● TO BE DONE
Would you quote the material below in full and unchanged?

● GIVEN MATERIAL
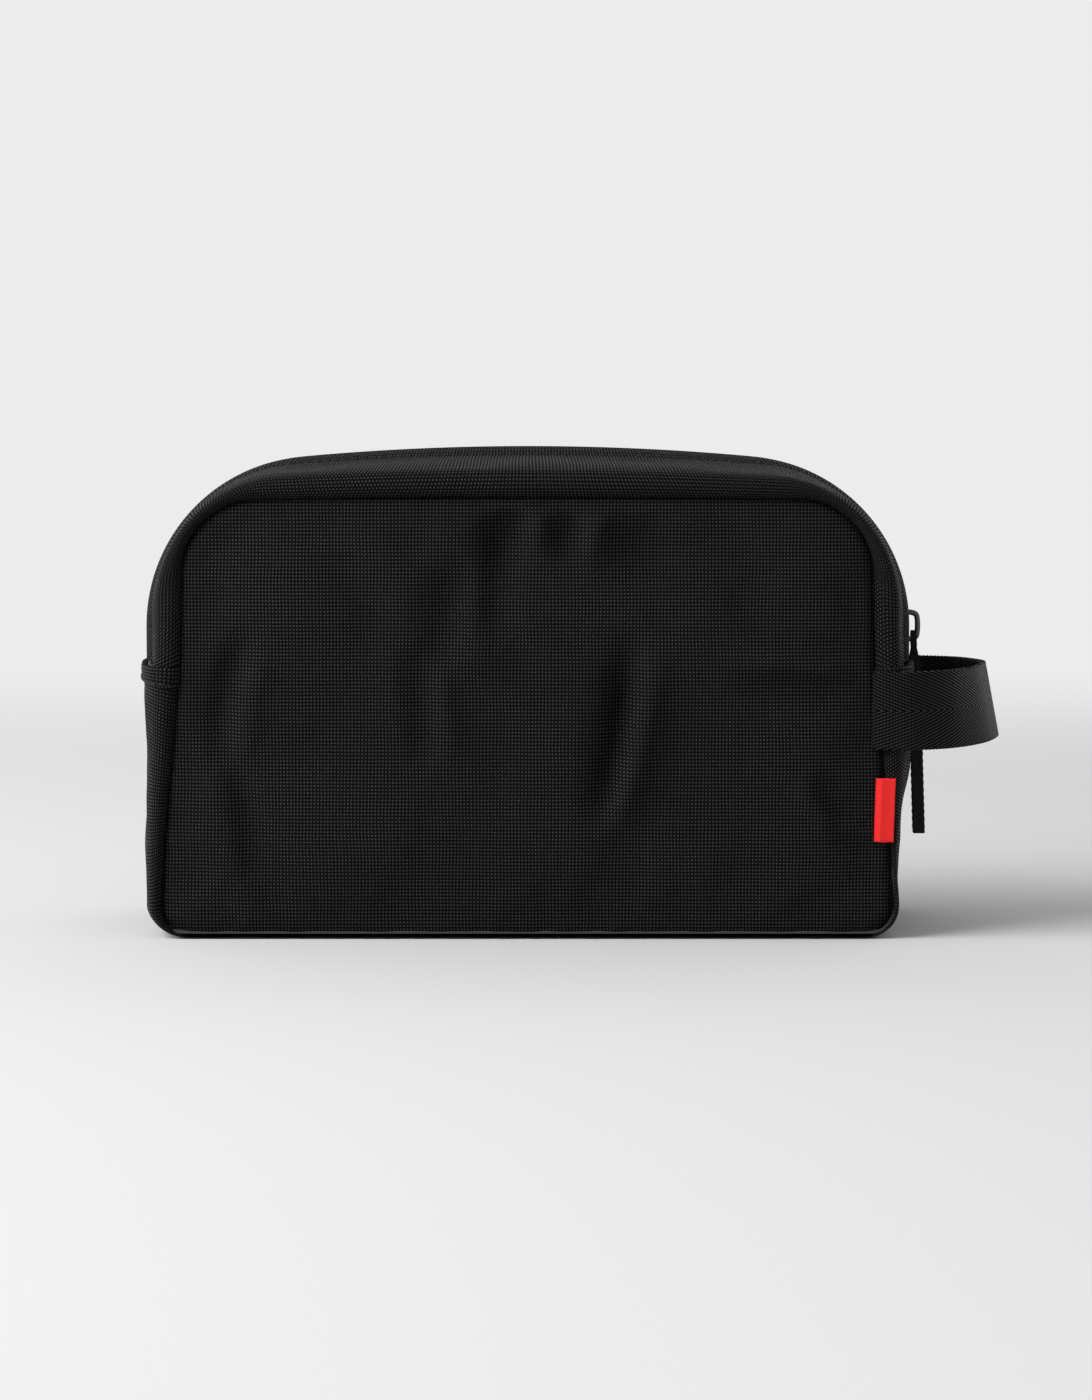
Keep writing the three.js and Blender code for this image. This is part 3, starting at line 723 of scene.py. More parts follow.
def enlarge(grid, shape):
    """Linear resampling of a grid to a larger one."""
    for axis in (0, 1):
        old, new = np.linspace(0, 1, grid.shape[axis]), np.linspace(0, 1, shape[axis])
        grid = np.apply_along_axis(lambda row: np.interp(new, old, row), axis, grid)
    return grid


PANEL_INSET = 0.2
PANEL_GRID = 151, 93
TUCK_RISE, TUCK_REACH = 3.1, 1.5
PILLOW_RISE, PILLOW_REACH = 3.0, 24.0
UNEVENNESS = 0.28


def panel_face(sign, folds, seed):
    """The panel's outer face as a grid, crowned by its padding and tucked in at the seam."""
    flat = coons(PANEL_INSET, *PANEL_GRID)
    x, z = flat[..., 0], flat[..., 1]
    edge = nearest_edge(x, z)
    s = along_outline(x, z)
    tuck = TUCK_RISE * (1 - np.exp(-edge / TUCK_REACH))
    pillow = PILLOW_RISE * (1 - np.exp(-((edge / PILLOW_REACH) ** 1.4)))
    inside = smooth(edge, 1.2, 9)
    relief = fold_height(x, z, folds) * inside + slow_waves(x, z, seed, 46, UNEVENNESS) * inside
    out = SEAM_Y - SEAM_ALLOWANCE + tuck + pillow + relief + seam_puckers(edge, s, seed, UNEVENNESS)
    out = out + simulated_cover(flat, out, edge, sign) * smooth(edge, 1.0, 7.0)
    return np.stack([x, sign * out, z], axis=2), edge


INNER_STEP = 3
INNER_TUCK = 4.0
INNER_CROWN = 2.6
INNER_SHRINK = [0.975, 1, 0.965]
CLEAR_OF_FOLDS = 0.3


def inner_ground(face, edge, sign):
    """A coarse, calm copy of the panel for the layers behind it, and how far out they may come."""
    deepest = np.abs(face[..., 1])
    for shift in (1, 2, 3):
        for axis in (0, 1):
            deepest = np.minimum(deepest, np.roll(deepest, shift, axis))
            deepest = np.minimum(deepest, np.roll(deepest, -shift, axis))
    calm, edge, deepest = (grid[::INNER_STEP, ::INNER_STEP].copy() for grid in (face, edge, deepest))
    tuck = SEAM_ALLOWANCE * (1 - np.clip(1 - edge / INNER_TUCK, 0, 1))
    calm[..., 1] = sign * (SEAM_Y - SEAM_ALLOWANCE + tuck + INNER_CROWN * smooth(edge, 0, 40))
    middle = np.array([0, 0, OUTLINE[:, 1].mean()])
    calm = middle + (calm - middle) * INNER_SHRINK
    return calm, np.minimum(np.abs(calm[..., 1]), deepest - CLEAR_OF_FOLDS)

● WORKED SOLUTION
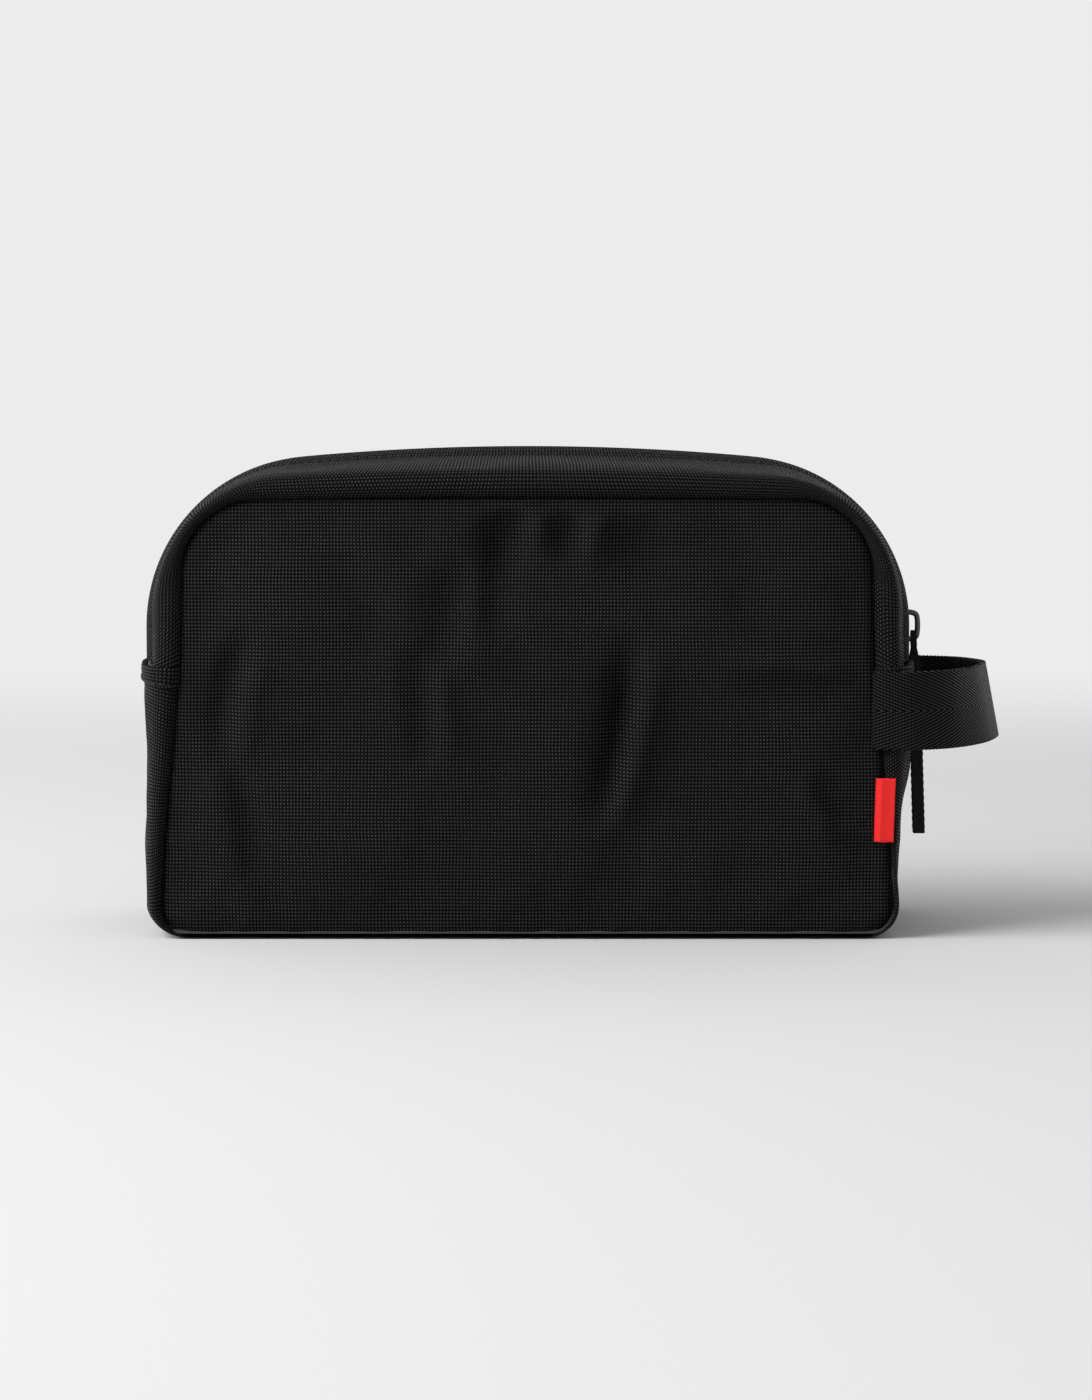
Keep writing the three.js and Blender code for this image. This is part 3, starting at line 723 of scene.py. More parts follow.
def enlarge(grid, shape):
    """Linear resampling of a grid to a larger one."""
    for axis in (0, 1):
        old, new = np.linspace(0, 1, grid.shape[axis]), np.linspace(0, 1, shape[axis])
        grid = np.apply_along_axis(lambda row: np.interp(new, old, row), axis, grid)
    return grid


PANEL_INSET = 0.2
PANEL_GRID = 151, 93
TUCK_RISE, TUCK_REACH = 3.1, 1.5
PILLOW_RISE, PILLOW_REACH = 3.0, 24.0
UNEVENNESS = 0.28


def panel_face(sign, folds, seed):
    """The panel's outer face as a grid, crowned by its padding and tucked in at the seam."""
    flat = coons(PANEL_INSET, *PANEL_GRID)
    x, z = flat[..., 0], flat[..., 1]
    edge = nearest_edge(x, z)
    s = along_outline(x, z)
    tuck = TUCK_RISE * (1 - np.exp(-edge / TUCK_REACH))
    pillow = PILLOW_RISE * (1 - np.exp(-((edge / PILLOW_REACH) ** 1.4)))
    inside = smooth(edge, 1.2, 9)
    relief = fold_height(x, z, folds) * inside + slow_waves(x, z, seed, 46, UNEVENNESS) * inside
    out = SEAM_Y - SEAM_ALLOWANCE + tuck + pillow + relief + seam_puckers(edge, s, seed, UNEVENNESS)
    out = out + simulated_cover(flat, out, edge, sign) * smooth(edge, 1.0, 7.0)
    return np.stack([x, sign * out, z], axis=2), edge


INNER_STEP = 3
INNER_TUCK = 4.0
INNER_CROWN = 2.6
INNER_SHRINK = [0.975, 1, 0.965]
CLEAR_OF_FOLDS = 0.3


def inner_ground(face, edge, sign):
    """A coarse, calm copy of the panel for the layers behind it, and how far out they may come."""
    deepest = np.abs(face[..., 1])
    for shift in (1, 2, 3):
        for axis in (0, 1):
            deepest = np.minimum(deepest, np.roll(deepest, shift, axis))
            deepest = np.minimum(deepest, np.roll(deepest, -shift, axis))
    calm, edge, deepest = (grid[::INNER_STEP, ::INNER_STEP].copy() for grid in (face, edge, deepest))
    tuck = SEAM_ALLOWANCE * (1 - np.clip(1 - edge / INNER_TUCK, 0, 1))
    calm[..., 1] = sign * (SEAM_Y - SEAM_ALLOWANCE + tuck + INNER_CROWN * smooth(edge, 0, 40))
    middle = np.array([0, 0, OUTLINE[:, 1].mean()])
    calm = middle + (calm - middle) * INNER_SHRINK
    return calm, np.minimum(np.abs(calm[..., 1]), deepest - CLEAR_OF_FOLDS)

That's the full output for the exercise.